-- Begin Data block --

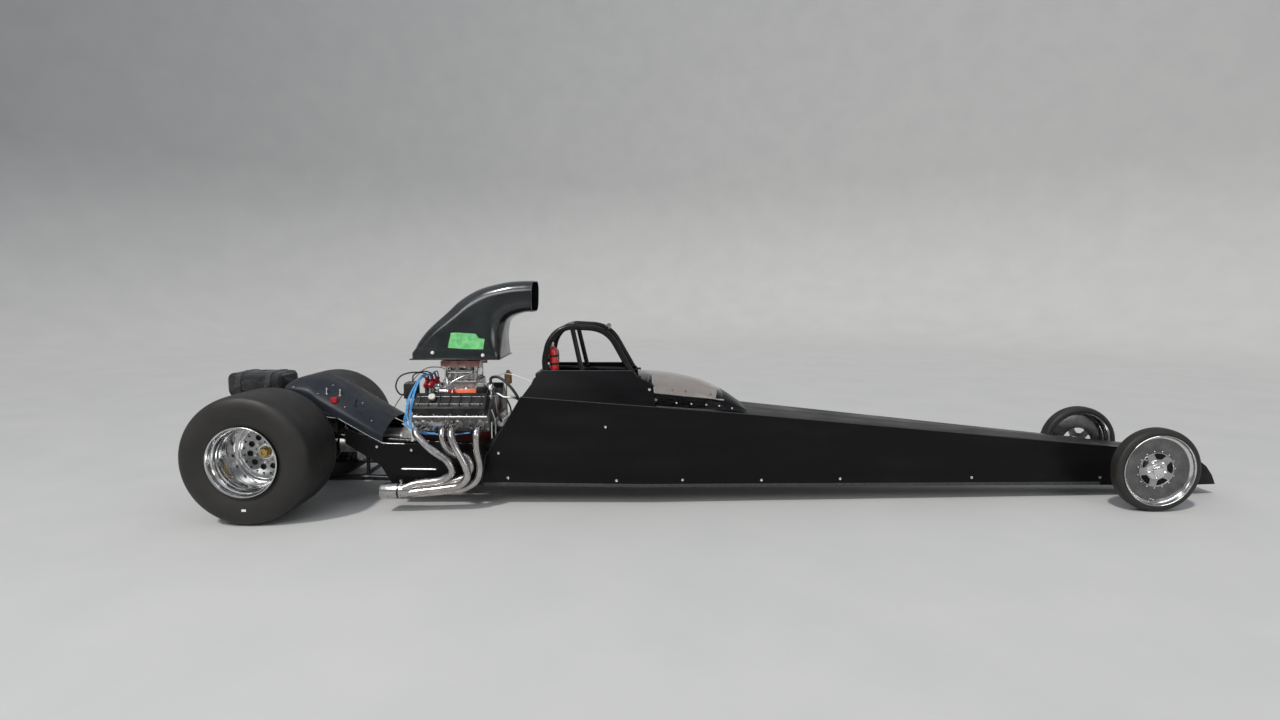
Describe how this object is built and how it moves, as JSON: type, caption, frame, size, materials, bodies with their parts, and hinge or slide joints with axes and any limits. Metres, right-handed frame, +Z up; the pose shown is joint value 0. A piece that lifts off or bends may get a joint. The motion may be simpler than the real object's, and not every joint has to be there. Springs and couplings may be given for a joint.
{
  "type": "rear-engined drag racing car",
  "caption": "Long low racing car with a tapered body, open engine and scoop behind the caged cockpit, wide rear and thin front wheels.",
  "frame": {"origin": "on the ground under the centre of the car's overall box", "axes": "+X forwards to the nose, +Y to the car's left, +Z up"},
  "size_m": [6.831, 1.387, 1.485],
  "materials": {
    "black_paint": "gloss black paint",
    "black_satin": "satin black paint",
    "frame_paint": "black powder coat",
    "gel_coat": "glossy black moulding",
    "clear_sheet": "clear sheet",
    "polished": "polished",
    "header_steel": "bright coated steel tube",
    "cast_aluminium": "as cast",
    "machined": "machined",
    "block_red": "dark red engine paint",
    "pan_black": "black",
    "rubber": "matt",
    "seat_black": "satin black",
    "pad": "black cloth",
    "red_plastic": "red",
    "red_paint": "gloss red",
    "blue_lead": "blue sleeve",
    "steel": "bare"
  },
  "bodies": {
    "chassis": {"side_panel_right": "black_paint", "side_panel_left": "black_paint", "upper_panel_right": "black_paint", "upper_panel_left": "black_paint", "hood_panel": "black_paint", "cowl_panel": "black_satin", "belly_pan": "black_paint", "nose_cone": "black_paint", "windscreen": "clear_sheet", "firewall": "black_satin", "tail_deck": "black_satin", "tail_panel_right": "black_satin", "tail_panel_left": "black_satin", "frame_side_right": "frame_paint", "frame_side_left": "frame_paint", "crossmembers": "frame_paint", "motor_plates": "machined", "roll_cage": "frame_paint", "engine_block": "block_red", "cylinder_head_right": "cast_aluminium", "cylinder_head_left": "cast_aluminium", "valve_cover_right": "pan_black", "valve_cover_left": "pan_black", "intake_manifold": "cast_aluminium", "carburettor": "machined", "scoop": "gel_coat", "scoop_tray": "gel_coat", "header_right": "header_steel", "header_left": "header_steel", "oil_pan": "pan_black", "transmission": "cast_aluminium", "front_drive": "machined", "distributor": "red_plastic", "axle_housing": "frame_paint", "brake_calipers": "machined", "front_axle": "polished", "seat": "seat_black", "head_rest": "pad", "dash_panel": "black_satin", "steering_column": "steel", "fire_bottle": "red_paint", "parachute_pack": "pad", "parachute_mount": "frame_paint"},
    "rear_axle": {"axle_shaft": "steel", "rear_wheel_right": "polished", "rear_wheel_left": "polished", "rear_tyre_right": "rubber", "rear_tyre_left": "rubber"},
    "knuckle_right": {"front_knuckle_right": "steel"},
    "knuckle_left": {"front_knuckle_left": "steel"},
    "steering_link": {"tie_rod": "steel"},
    "front_wheel_assembly_right": {"front_wheel_right": "polished", "front_tyre_right": "rubber"},
    "front_wheel_assembly_left": {"front_wheel_left": "polished", "front_tyre_left": "rubber"},
    "hand_wheel": {"steering_wheel": "pad"}
  },
  "joints": [
    {"name": "rear_axle_roll", "type": "hinge", "parent": "chassis", "child": "rear_axle", "pos_m": [-2.9855, 0, 0.402], "axis": [0, 1, 0], "continuous": true},
    {"name": "steer_right", "type": "hinge", "parent": "chassis", "child": "knuckle_right", "pos_m": [2.7295, -0.285, 0.273], "axis": [0, 0, 1], "range_deg": [-14, 14]},
    {"name": "steer_left", "type": "hinge", "parent": "chassis", "child": "knuckle_left", "pos_m": [2.7295, 0.285, 0.273], "axis": [0, 0, 1], "range_deg": [-14, 14]},
    {"name": "tie_rod_slide", "type": "slide", "parent": "chassis", "child": "steering_link", "axis": [0, 1, 0], "range_m": [-0.025, 0.025]},
    {"name": "hand_wheel_turn", "type": "hinge", "parent": "chassis", "child": "hand_wheel", "pos_m": [-0.685, 0, 0.6949], "axis": [-0.9806, 0, 0.1961], "range_deg": [-90, 90]},
    {"name": "front_wheel_roll_right", "type": "hinge", "parent": "knuckle_right", "child": "front_wheel_assembly_right", "pos_m": [2.7295, -0.381, 0.273], "axis": [0, 1, 0], "continuous": true},
    {"name": "front_wheel_roll_left", "type": "hinge", "parent": "knuckle_left", "child": "front_wheel_assembly_left", "pos_m": [2.7295, 0.381, 0.273], "axis": [0, 1, 0], "continuous": true}
  ],
  "couplings": [
    {"joint": "steer_left", "follows": "steer_right", "ratio": 1},
    {"joint": "tie_rod_slide", "follows": "steer_right", "m_per_rad": 0.1},
    {"joint": "hand_wheel_turn", "follows": "steer_right", "ratio": 6}
  ]
}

-- End Data block --

Short task — Copy out every line in the listing where the word "joints" appears.

Output of the task —
Describe how this object is built and how it moves, as JSON: type, caption, frame, size, materials, bodies with their parts, and hinge or slide joints with axes and any limits. Metres, right-handed frame, +Z up; the pose shown is joint value 0. A piece that lifts off or bends may get a joint. The motion may be simpler than the real object's, and not every joint has to be there. Springs and couplings may be given for a joint.
  "joints": [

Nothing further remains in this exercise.